Pelagic Environment Team

The pelagic environment team will measure chemical parameters of the water column to characterize the physical and biogeochemical dynamics that interact with the local pelagic and benthic habitats. More specifically, we are interested in capturing the spatial and temporal variability of the Oxygen Minimum Zone (OMZ) in the San Diego continental margin. 

A recent study shows that the upper-boundary of the OMZ has shoaled by up to 90m in the Southern California Bight (Bograd et al., 2008). However, detailed spatial and temporal variability of the OMZ and water column in the San Diego continental margin has yet to be assessed in spite of a few reports on scales (Frieder et al., 2012) and relevance to interannual climate event (Nam et al., 2011) and upwelling relaxation (Send and Nam, 2012) of dissolved oxygen and pH in San Diegan water.

There are two main objectives for this team:

  • Quantify the spatial and temporal variability of the OMZ in the San Diego continental margin.
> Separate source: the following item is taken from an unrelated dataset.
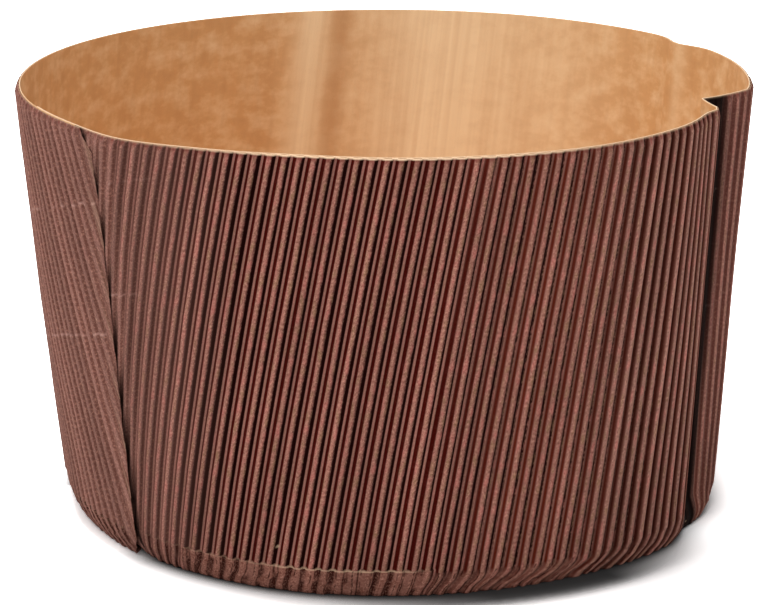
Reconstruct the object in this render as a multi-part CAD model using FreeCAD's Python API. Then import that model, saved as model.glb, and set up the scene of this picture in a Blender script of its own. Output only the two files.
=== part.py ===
"""Paper baking mould for a tall cake: a strip of single-face corrugated paper, its flutes outside and
its flat liner inside, wound once, lapped and glued, hemmed under along its lower edge, with a base disc.

Millimetres and degrees. +Z is up, the floor is z = 0 and the origin is on the mould's axis. Angles run
anticlockwise from +X as seen from above, so 270 is the front. Radii of the strip are those of its glue
surface, where the liner and the fluted ply meet.
"""
import FreeCAD, Part
import math
import os
import random
from collections import namedtuple

# ---- Driving dimensions -----------------------------------------------------------------------------
height = 90.6
rim_radius = 76.05
crease_radius = 69.55        # at the crease where the hem starts to turn in
crease_height = 5.6
foot_radius = 66.9           # at the lower outer edge, where the hem turns under
hem_end_radius = 55.0        # the free edge of the hem, under the base

paper = 0.2                  # thickness of each ply
glue_film = 0.02
hem_film = 0.06              # the same at the hem's free edge, where the plies lie looser
flute_pitch = 2.7
flute_height = 0.95          # from the glue surface to the outside of a crest, on the wall
crest_width = 1.0            # flat top of a crest, outside
crest_width_inside = 0.84
rim_cut_back = 0.35          # the fluted ply is trimmed this far below the rim of the liner

# The strip is wound from strip_start to strip_end, and the part past a whole turn is the lap. The
# coming end lies outside the starting one.
strip_start = 203.5
strip_end = 583.5
lap_lift = 1.95              # how far the outer layer stands off the inner one
lift_from, lift_to = 545.0, 562.0
tuck_from, tuck_to = 224.0, 236.0    # where the inner layer of the hem comes down to the floor again

# The flutes are parallel in the flat blank, so on the cone they lean by an angle that falls steadily.
lean_at_front = 10.6
lean_per_degree = 0.0963
front = 270.0

# The groove: a fold in along a glue line, full height, with a blunt outward fold on its near side.
groove_line = 340.7
groove_depth = 6.2
groove_near_width = 6.4
groove_far_width = 9.3

# Bumps in the plan of the rim: angle, radial offset and half width of each.
rim_bumps = (
    (229.0, 1.9, 9.0),       # springs out beside the lap
    (258.0, -1.3, 13.0),     # flatter front
    (301.0, 0.9, 12.0),
    (334.0, -2.7, 9.0),      # drawn in at the near side of the groove
    (334.4, 1.05, 2.6),      # with a blunt nose on it
    (29.1, -2.6, 4.0),       # shallow kink at the back
)
# Waves in the plan of the base: how many to a turn, their size and the angle of a crest.
base_waves = ((2, 1.6, 135.0), (4, 0.6, 67.5))

hem_twist = 2.5              # the hem's pleats are twisted over here, by up to this angle
hem_twist_at, hem_twist_width = 308.0, 24.0
hem_crush = 0.35             # unevenness of the crushed flutes at the foot, as a share of their height

disc_thickness = 0.5
disc_underside = 1.7         # it lies on the doubled hem at the lap
disc_radius = 65.3
disc_corners = 48

# ---- Levels of the strip ----------------------------------------------------------------------------
# Each has its glue radius and height, the way the flutes stand out (outward and up), the height of
# their crests, the share of the rim's bumps, the share of the groove, how the lap parts its layers
# (outer layer outward, inner layer inward and up) and how many lines a flute is drawn with.
Level = namedtuple(
    "Level", "radius z out up crest rim_share groove_share lap_out lap_in lap_up lines")
middle_height = 0.5 * (height + crease_height)
middle_radius = 0.5 * (rim_radius + crease_radius)
levels = (
    Level(rim_radius, height, 1.0, 0.0, flute_height, 1.0, 1.0, lap_lift, 0.0, 0.0, "wall"),
    Level(middle_radius, middle_height, 1.0, 0.0, flute_height, 0.5, 0.72, lap_lift, 0.0, 0.0, "wall"),
    Level(crease_radius, crease_height, 0.97, -0.24, 0.85, 0.0, 0.45, lap_lift, 0.0, 0.0, "wall"),
    Level(foot_radius, 0.52, 0.71, -0.70, 0.75, 0.0, 0.15, 0.9, 0.3, 1.0, "foot"),
    Level(hem_end_radius, paper + hem_film, 0.0, -1.0, paper + hem_film, 0.0, 0.0, 0.0, 0.0, 0.9, "end"),
)

# Where a flute's lines stand across its pitch, from one glue line to the next, and whether each is on
# the crest. Outside and inside of the ply differ so that its flanks keep the thickness of the paper.
outer_half = 0.5 * crest_width / flute_pitch
inner_half = 0.5 * crest_width_inside / flute_pitch
Line = namedtuple("Line", "outer inner crest")
flute_lines = {
    "wall": (Line(0.0, 0.0, False), Line(0.5 - outer_half, 0.5 - inner_half, True),
             Line(0.5 + outer_half, 0.5 + inner_half, True)),
    "foot": (Line(0.0, 0.0, False), Line(0.5, 0.5, True)),
    "end": (Line(0.5, 0.5, True),),
}
Point = namedtuple("Point", "station angle outer inner")
snap_angle = 0.08            # a corner nearer than this to a cut edge is taken as on it
margin = 12.0                # glue lines are laid this far past the rim's two ends before trimming


# ---- Plan of the strip ------------------------------------------------------------------------------
def bump(angle, centre, width):
    """A smooth hump of height 1 that repeats every turn."""
    away = (angle - centre + 180.0) % 360.0 - 180.0
    return math.exp(-(away / width) ** 2)


def ramp(angle, start, stop):
    """0 before start, 1 after stop and smooth between them."""
    share = min(max((angle - start) / (stop - start), 0.0), 1.0)
    return share * share * (3.0 - 2.0 * share)


def rim_offset(angle):
    return sum(size * bump(angle, centre, width) for centre, size, width in rim_bumps)


def base_offset(angle):
    return sum(size * math.cos(math.radians(count * (angle - crest))) for count, size, crest in base_waves)


def groove_offset(line):
    """Depth of the groove at a line of the strip, told by its angle at the rim."""
    away = line - groove_line
    width = groove_far_width if away > 0.0 else groove_near_width
    return -groove_depth * max(0.0, 1.0 - abs(away) / width)


def glue_point(level, line):
    """Where a line of the strip crosses a level: its angle there and the point."""
    lean = math.radians(lean_at_front - lean_per_degree * (line - front))
    angle = line - math.degrees(math.tan(lean) * (height - level.z) / middle_radius)
    if level.z < crease_height:
        angle -= hem_twist * bump(angle, hem_twist_at, hem_twist_width)
    radius = level.radius + level.rim_share * rim_offset(angle) + groove_offset(line) * level.groove_share
    radius += (1.0 - level.rim_share) * base_offset(angle)
    radius += level.lap_out * ramp(angle, lift_from, lift_to)
    tuck = 1.0 - ramp(angle, tuck_from, tuck_to)
    radius -= level.lap_in * tuck
    turn = math.radians(angle)
    point = FreeCAD.Vector(radius * math.cos(turn), radius * math.sin(turn), level.z + level.lap_up * tuck)
    return angle, point


def next_line(line, direction):
    """The next glue line one pitch further along the rim."""
    step = 0.05 * direction
    lean = math.radians(lean_at_front - lean_per_degree * (line - front))
    left = flute_pitch / math.cos(lean)
    here = glue_point(levels[0], line)[1]
    while left > 0.0:
        line += step
        there = glue_point(levels[0], line)[1]
        left -= here.distanceToPoint(there)
        here = there
    return line


def glue_lines():
    """Rim angles of all the glue lines. One of them is the groove's inner fold."""
    before, after = [groove_line], [groove_line]
    while before[-1] > strip_start - margin:
        before.append(next_line(before[-1], -1))
    while after[-1] < strip_end + margin:
        after.append(next_line(after[-1], 1))
    return before[:0:-1] + after


# ---- Sheets -----------------------------------------------------------------------------------------
def outward(level, chord):
    """The way the flutes stand off a stretch of the strip that runs along chord."""
    flat = FreeCAD.Vector(chord.y, -chord.x, 0.0).normalize() * level.out
    return flat + FreeCAD.Vector(0.0, 0.0, level.up)


def above_floor(point, clearance):
    return FreeCAD.Vector(point.x, point.y, max(point.z, clearance))


def fluted_row(level, lines, crush):
    """Points of the fluted ply along one level."""
    glue = [glue_point(level, line) for line in lines]
    count = len(glue) - 1
    normals = [outward(level, glue[k + 1][1] - glue[k][1]) for k in range(count)]
    step = 2 if level.lines == "end" else 1
    trim = FreeCAD.Vector(0.0, 0.0, rim_cut_back if level is levels[0] else 0.0)
    row = []
    for k in range(step, count - 1, step):
        (angle, start), (next_angle, end) = glue[k], glue[k + 1]
        for line in flute_lines[level.lines]:
            normal, rise = normals[k], level.crest
            if not line.crest:
                normal, rise = (normals[k - 1] + normals[k]) * 0.5, paper + glue_film
            elif level.lines == "foot":
                rise *= 1.0 + hem_crush * crush[k]
            outer = start + (end - start) * line.outer + normal * rise - trim
            inner = start + (end - start) * line.inner + normal * (rise - paper) - trim
            across = 0.5 * (line.outer + line.inner)
            row.append(Point(k + across, angle + (next_angle - angle) * across,
                             above_floor(outer, 0.0), above_floor(inner, paper)))
    return row


def liner_row(level, lines):
    """Points of the liner along one level."""
    glue = [glue_point(level, line) for line in lines]
    step = 2 if level.lines == "end" else 1
    row = []
    for k in range(step, len(glue) - 2, step):
        angle, point = glue[k]
        normal = outward(level, glue[k + 1][1] - glue[k - 1][1])
        row.append(Point(k, angle, point, point - normal * paper))
    return row


def woven(rows):
    """Join each row to the one below it with triangles that face outward.

    Between two like rows a four-sided patch is split along its longer diagonal, which keeps to the
    inside of the cone. Between unlike rows the upper one leads.
    """
    points = [point for row in rows for point in row]
    triangles = []
    base = 0
    for upper, lower in zip(rows, rows[1:]):
        below = base + len(upper)
        i = j = 0
        while i < len(upper) - 1 or j < len(lower) - 1:
            go_up = j == len(lower) - 1
            if not go_up and i < len(upper) - 1:
                lead = lower[j + 1].station - upper[i + 1].station
                long_way = abs(upper[i + 1].angle - lower[j].angle) > abs(lower[j + 1].angle - upper[i].angle)
                unlike = len(upper) != len(lower)
                go_up = lead > 0.001 or (abs(lead) <= 0.001 and (long_way or unlike))
            if go_up:
                triangles.append((base + i, below + j, base + i + 1))
                i += 1
            else:
                triangles.append((base + i, below + j, below + j + 1))
                j += 1
        base = below
    return points, triangles


def trimmed(points, triangles, end, side):
    """Cut a sheet along the straight edge at an angle, keeping what is beyond it (side 1) or before it."""
    points = list(points)
    cuts = {}

    def depth(index):
        value = side * (points[index].angle - end)
        return 0.0 if abs(value) < snap_angle else value

    def cut(a, b):
        a, b = min(a, b), max(a, b)
        if (a, b) not in cuts:
            first, second = points[a], points[b]
            share = (end - first.angle) / (second.angle - first.angle)
            points.append(Point(0.0, end, first.outer + (second.outer - first.outer) * share,
                                first.inner + (second.inner - first.inner) * share))
            cuts[(a, b)] = len(points) - 1
        return cuts[(a, b)]

    kept = []
    for triangle in triangles:
        polygon = []
        for a, b in zip(triangle, triangle[1:] + triangle[:1]):
            if depth(a) >= 0.0:
                polygon.append(a)
            if depth(a) * depth(b) < 0.0:
                polygon.append(cut(a, b))
        if any(depth(index) > 0.0 for index in polygon):
            kept += [(polygon[0], polygon[n], polygon[n + 1]) for n in range(1, len(polygon) - 1)]
    return points, kept


def sheet_solid(rows):
    """A closed solid from the rows of one ply, cut square at the strip's two ends."""
    points, triangles = woven(rows)
    points, triangles = trimmed(points, triangles, strip_start, 1)
    points, triangles = trimmed(points, triangles, strip_end, -1)
    used = sorted({index for triangle in triangles for index in triangle})
    place = {index: n for n, index in enumerate(used)}
    count = len(used)
    corners = [points[index].outer for index in used] + [points[index].inner for index in used]
    outside = [tuple(place[index] for index in triangle) for triangle in triangles]
    facets = outside + [(c + count, b + count, a + count) for a, b, c in outside]
    edges = {edge for a, b, c in outside for edge in ((a, b), (b, c), (c, a))}
    for a, b in edges:
        if (b, a) not in edges:
            facets += [(b, a, a + count), (b, a + count, b + count)]
    skin = Part.Shape()
    skin.makeShapeFromMesh((corners, facets), 0.0001, False)
    return Part.Solid(Part.Shell(skin.Faces)), len(facets)


# ---- Pieces -----------------------------------------------------------------------------------------
def fluted_outer_ply(lines):
    """Corrugated outer ply: thin paper with open channels between it and the liner."""
    chance = random.Random(11)
    crush = [chance.random() for _ in lines]
    return sheet_solid([fluted_row(level, lines, crush) for level in levels])


def inner_liner(lines):
    """Flat kraft liner, glued to the fluted ply along the bottom of each flute."""
    return sheet_solid([liner_row(level, lines) for level in levels])


def base_disc():
    """Card disc that closes the bottom, lying on the hem inside the wall."""
    corners = []
    for n in range(disc_corners):
        angle = 360.0 * n / disc_corners
        radius = disc_radius + base_offset(angle)
        turn = math.radians(angle)
        corners.append(FreeCAD.Vector(radius * math.cos(turn), radius * math.sin(turn), disc_underside))
    outline = Part.makePolygon(corners + corners[:1])
    disc = Part.Face(outline).extrude(FreeCAD.Vector(0.0, 0.0, disc_thickness))
    return disc, 4 * disc_corners - 4


def main():
    os.makedirs("parts", exist_ok=True)
    lines = glue_lines()
    pieces = {
        "fluted_outer_ply": fluted_outer_ply(lines),
        "inner_liner": inner_liner(lines),
        "base_disc": base_disc(),
    }
    for name, (shape, triangles) in pieces.items():
        shape.exportStep("parts/" + name + ".step")
        box = shape.BoundBox
        print(name, "valid", shape.isValid(), "closed", shape.isClosed(), "volume", round(shape.Volume, 1),
              "triangles", triangles, "box", [round(v, 2) for v in
              (box.XMin, box.XMax, box.YMin, box.YMax, box.ZMin, box.ZMax)])


main()
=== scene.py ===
"""Looks of a tall paper cake mould.

The wall is a strip of single-face corrugated paper, its flutes outside and its flat liner inside. It is
wound once, lapped and glued at the left of the front, folded in along a groove at the right, and its
lower edge is gathered and turned under a card disc.

Lengths are millimetres and angles are degrees until a point is placed, and metres from there on. Angles
run anticlockwise from +X as seen from above, so 270 is the front. A line of the strip is told by its
angle at the rim.
"""

import logging
import math
import random
from dataclasses import dataclass
from enum import Enum
from typing import Any, Callable

import bmesh
import bpy
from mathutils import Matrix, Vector, noise


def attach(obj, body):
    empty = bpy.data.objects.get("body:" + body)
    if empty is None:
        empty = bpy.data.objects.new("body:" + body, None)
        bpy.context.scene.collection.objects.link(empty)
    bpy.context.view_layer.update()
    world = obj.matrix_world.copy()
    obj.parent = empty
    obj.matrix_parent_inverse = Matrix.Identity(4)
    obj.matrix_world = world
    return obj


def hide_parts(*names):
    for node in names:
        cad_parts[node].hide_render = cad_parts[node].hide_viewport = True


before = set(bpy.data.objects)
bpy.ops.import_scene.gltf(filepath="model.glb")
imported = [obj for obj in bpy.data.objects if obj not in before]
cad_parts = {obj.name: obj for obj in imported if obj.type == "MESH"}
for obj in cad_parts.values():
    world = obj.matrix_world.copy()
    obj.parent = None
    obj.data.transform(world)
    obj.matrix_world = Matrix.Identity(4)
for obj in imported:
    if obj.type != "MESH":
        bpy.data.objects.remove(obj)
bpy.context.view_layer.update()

log = logging.getLogger("cake_mould")
MM = 0.001
FRONT = 270.0

Colour = tuple[float, float, float, float]
Span = tuple[float, float]
# Rows of a place and the value there.
Table = tuple[Span, ...]
# Rows of a place, a height and a width.
Bumps = tuple[tuple[float, float, float], ...]
# Values that a finish reads, by name, each with what gives it for a flute and a row.
Marks = dict[str, Callable[[float, float], float]]

WHITE: Colour = (1.0, 1.0, 1.0, 1.0)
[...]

Spatial measurements from this expedition will be combined with time series data from the Del Mar Mooring to determine which processes are most responsible for the variability of biogeochemical parameters.
  • Test prototype autonomous pH and dissolved inorganic carbon (DIC) sensors for profiling float applications and collect basic data for further development of pH and DIC sensors for both moving and fixed platforms.

Water samples will be collected and analyzed from various depths between ~1000m and the surface at 28 key locations around the San Diego continental margin. The seawater will be analyzed for dissolved oxygen, pH, DIC, calcium, particulate organic carbon (POC), and various nutrients. The pH and DIC from water samples will be compared to the measurements from the prototype sensors to assess their performance. Continuous measurements of surface pH, DIC, and oxygen as well as meteorological variables and current profiles will be made throughout the expedition.
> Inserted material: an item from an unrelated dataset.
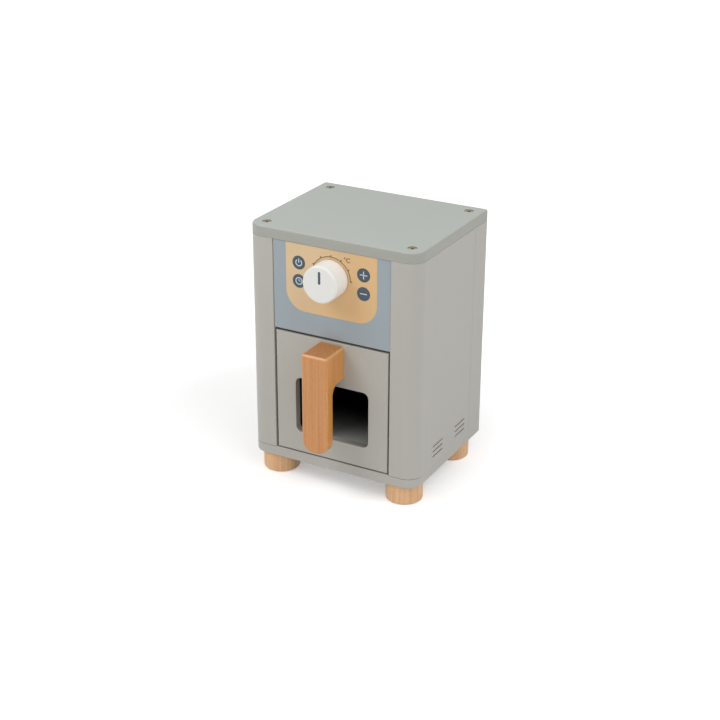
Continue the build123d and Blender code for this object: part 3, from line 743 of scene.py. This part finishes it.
dress(paint("Knob Paint", KNOB_WHITE, KNOB_EDGE, UPRIGHT_GRAIN, **KNOB_PAINT), "dial_knob")
dress(dowel_wood, "dial_axle")
pointer_low = dial_z + POINTER_START + POINTER_WIDTH / 2
pointer_high = dial_z + POINTER_START + POINTER_LENGTH - POINTER_WIDTH / 2
pointer = arc((0.0, pointer_low), POINTER_WIDTH / 2, 180, 360, POINTER_STEPS)
pointer += arc((0.0, pointer_high), POINTER_WIDTH / 2, 0, 180, POINTER_STEPS)
pointer_place = (knob_low.y + POINTER_DEPTH, POINTER_DEPTH - POINTER_SINK)
flat_piece("dial_pointer", [pointer], *pointer_place, slate_ink, "dial", "knob_paint")


# Bolts and screws
# Dulled brass bolts and sleeves hold the top board, and zinc-plated screws hold the rest.
# Their polish is finely scuffed.

BRASS = (0.420, 0.380, 0.260, 1)
BRASS_ROUGHNESS = 0.42
ZINC = (0.560, 0.560, 0.545, 1)
ZINC_ROUGHNESS = 0.34
SCUFF_SCALE = 1800.0
SCUFF_GRIT = 0.7
SCUFF_RANGE = (0.2, 0.8)
SCUFF_RELIEF = (0.00002, 0.3)
SMOOTHER = 0.10
ROUGHER = 0.15
TARNISH = 0.7


def turned_metal(name, colour, roughness):
    """Turned or plated metal with an uneven polish."""
    material, tree, shader = blank_finish(name)
    place = grain_coordinates(tree, UPRIGHT_GRAIN)
    scuffs = noise(tree, place, SCUFF_SCALE, FINE_DETAIL, SCUFF_GRIT)
    dull = tuple(TARNISH * c for c in colour[:3]) + (1,)
    tree.links.new(mixed(tree, scuffs, colour, dull), shader.inputs["Base Color"])
    rough = ranged(tree, scuffs, *SCUFF_RANGE, roughness - SMOOTHER, roughness + ROUGHER)
    tree.links.new(rough, shader.inputs["Roughness"])
    shader.inputs["Metallic"].default_value = 1.0
    relief(tree, shader, scuffs, *SCUFF_RELIEF)
    return material


dress(turned_metal("Dulled Brass", BRASS, BRASS_ROUGHNESS), "top_bolts", "post_inserts")
zinc = turned_metal("Zinc Plate", ZINC, ZINC_ROUGHNESS)
dress(zinc, "foot_screws", "rear_panel_screws", "guide_screws", "handle_screws", "drawer_screws")
dress(zinc, "dial_washer", "dial_screw")


# Studio
# The toy stands on a white floor under soft light: a pale sky, brighter towards the front, a broad lamp
# from the upper left and front, and a broader one from the right.

FLOOR_SIZE = 12.0
FLOOR_WHITE = (0.90, 0.90, 0.90, 1)
FLOOR_SPECKLE = (0.8865, 0.8865, 0.8865, 1)
FLOOR_ROUGHNESS = 0.9
FLOOR_GLOSS = 0.1
SPECKLE_SCALE = 600.0
GLOW_CENTRE = (-0.10, 0.03, 0.0)
GLOW_REACH = (0.14, 0.30)
GLOW_LEVELS = (0.32, 0.58)
SKY_TOWARDS = (0.5, -0.85, 0.0)
SKY_LEVELS = (0.36, 0.66)
KEY_PLACE = (-0.61, -0.67, 0.98)
KEY_POWER = 5.0
KEY_SIZE = 0.60
FILL_PLACE = (0.95, -0.34, 1.10)
FILL_POWER = 5.8
FILL_SIZE = 1.00
AIM = Vector((0.0, 0.016, 0.13))
CAMERA_PLACE = (0.632586, -1.159184, 0.705791)
CAMERA_AZIMUTH = 28.635
CAMERA_ELEVATION = 24.112
CAMERA_ROLL = 0.215
CAMERA_LENS = 74.382


def seen_directly(tree):
    """1 for rays that come straight from the camera, or by a mirror or through glass."""
    rays = tree.nodes.new("ShaderNodeLightPath").outputs
    seen = sums(tree, "MAXIMUM", rays["Is Camera Ray"], rays["Is Glossy Ray"])
    return sums(tree, "MAXIMUM", seen, rays["Is Transmission Ray"])


def lamp(name, place, power, size):
    """A square soft lamp aimed at the toy."""
    light = bpy.data.lights.new(name, "AREA")
    light.energy = power
    light.size = size
    made = bpy.data.objects.new(name, light)
    made.location = place
    made.rotation_euler = (AIM - Vector(place)).to_track_quat("-Z", "Y").to_euler()
    bpy.context.scene.collection.objects.link(made)


floor_mesh = bpy.data.meshes.new("floor")
half = FLOOR_SIZE / 2
floor_corners = [(-half, -half, 0), (half, -half, 0), (half, half, 0), (-half, half, 0)]
floor_mesh.from_pydata(floor_corners, [], [(0, 1, 2, 3)])
floor_white, floor_tree, floor_shader = blank_finish("Floor White")
speckles = noise(floor_tree, grain_coordinates(floor_tree, UPRIGHT_GRAIN), SPECKLE_SCALE)
floor_colour = mixed(floor_tree, speckles, FLOOR_WHITE, FLOOR_SPECKLE)
floor_tree.links.new(floor_colour, floor_shader.inputs["Base Color"])
floor_shader.inputs["Roughness"].default_value = FLOOR_ROUGHNESS
floor_shader.inputs["Specular IOR Level"].default_value = FLOOR_GLOSS
floor_place = floor_tree.nodes.new("ShaderNodeTexCoord").outputs["Object"]
floor_spot = {0: floor_place, 1: GLOW_CENTRE}
floor_reach = put(floor_tree, "ShaderNodeVectorMath", floor_spot, operation="DISTANCE").outputs["Value"]
floor_gain = ranged(floor_tree, floor_reach, *GLOW_REACH, *GLOW_LEVELS)
floor_glow = sums(floor_tree, "MULTIPLY", seen_directly(floor_tree), floor_gain)
floor_shader.inputs["Emission Color"].default_value = (1, 1, 1, 1)
floor_tree.links.new(floor_glow, floor_shader.inputs["Emission Strength"])
floor_mesh.materials.append(floor_white)
floor = bpy.data.objects.new("floor", floor_mesh)
bpy.context.scene.collection.objects.link(floor)

world = bpy.data.worlds.new("Studio")
world.use_nodes = True
bpy.context.scene.world = world
sky = world.node_tree
backdrop = sky.nodes["Background"]
backdrop.inputs["Color"].default_value = (1, 1, 1, 1)
sky_ray = {0: sky.nodes.new("ShaderNodeTexCoord").outputs["Generated"], 1: SKY_TOWARDS}
sky_turn = put(sky, "ShaderNodeVectorMath", sky_ray, operation="DOT_PRODUCT").outputs["Value"]
soft_level = ranged(sky, sky_turn, -1.0, 1.0, *SKY_LEVELS)
level = ranged(sky, seen_directly(sky), 0.0, 1.0, soft_level, 1.0)
sky.links.new(level, backdrop.inputs["Strength"])
lamp("key", KEY_PLACE, KEY_POWER, KEY_SIZE)
lamp("fill", FILL_PLACE, FILL_POWER, FILL_SIZE)

azimuth, elevation = math.radians(CAMERA_AZIMUTH), math.radians(CAMERA_ELEVATION)
level_reach = math.cos(elevation)
towards = Vector((math.sin(azimuth) * level_reach, -math.cos(azimuth) * level_reach, math.sin(elevation)))
right = Vector((math.cos(azimuth), math.sin(azimuth), 0))
up = towards.cross(right)
turn = Matrix((right, up, towards)).transposed() @ Matrix.Rotation(math.radians(CAMERA_ROLL), 3, "Z")
camera_data = bpy.data.cameras.new("camera")
camera_data.lens = CAMERA_LENS
camera = bpy.data.objects.new("camera", camera_data)
camera.matrix_world = Matrix.Translation(CAMERA_PLACE) @ turn.to_4x4()
bpy.context.scene.collection.objects.link(camera)
bpy.context.scene.camera = camera
bpy.context.scene.view_settings.view_transform = "Standard"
Photo: Map of the stations where water samples will be collected. The transect lines cover shallow stations (~30m) to deeper stations (~1000m), as we hope to capture upwelling events that bring low oxygen waters to the surface.

Photo: System to continuously measure surface dissolved inorganic carbon (DIC). 
Photo credit: Phil Bresnahan.

Photo: A third generation buoy off the coast of Del Mar. Various meterological, and physical/chemical oceanographic data are telemetered via satellite to provide real time data. Photo credit:


Bograd SJ, Castro CG, Di Lorenzo E, et al. (2008). Oxygen declines and the shoaling of the hypoxic boundary in the California Current. Geophys Res Lett 35, L12607

Frieder, C. A., S. H. Nam, T. R. Martz, and L. A. Levin (2012). High temporal and spatial variability of dissolved oxygen and pH in a nearshore California kelp forest, Biogeosciences Discuss, 9, 4099-4132, doi:10.5194/bgd-9-4099-2012.

Send, U. and S. Nam (2012). Relaxation from Upwelling: the effect on dissolved oxygen on the continental shelf, J. Geophys. Res. - Ocean, 117, C04024, doi:10.1029/2011JC007517.

Nam, S., H.-J. Kim, and U. Send (2011). Amplification of hypoxic and acidic events by La Niña conditions on the continental shelf off California, Geophys. Res. Lett., 38, L22602, doi:10.1029/2011GL049549.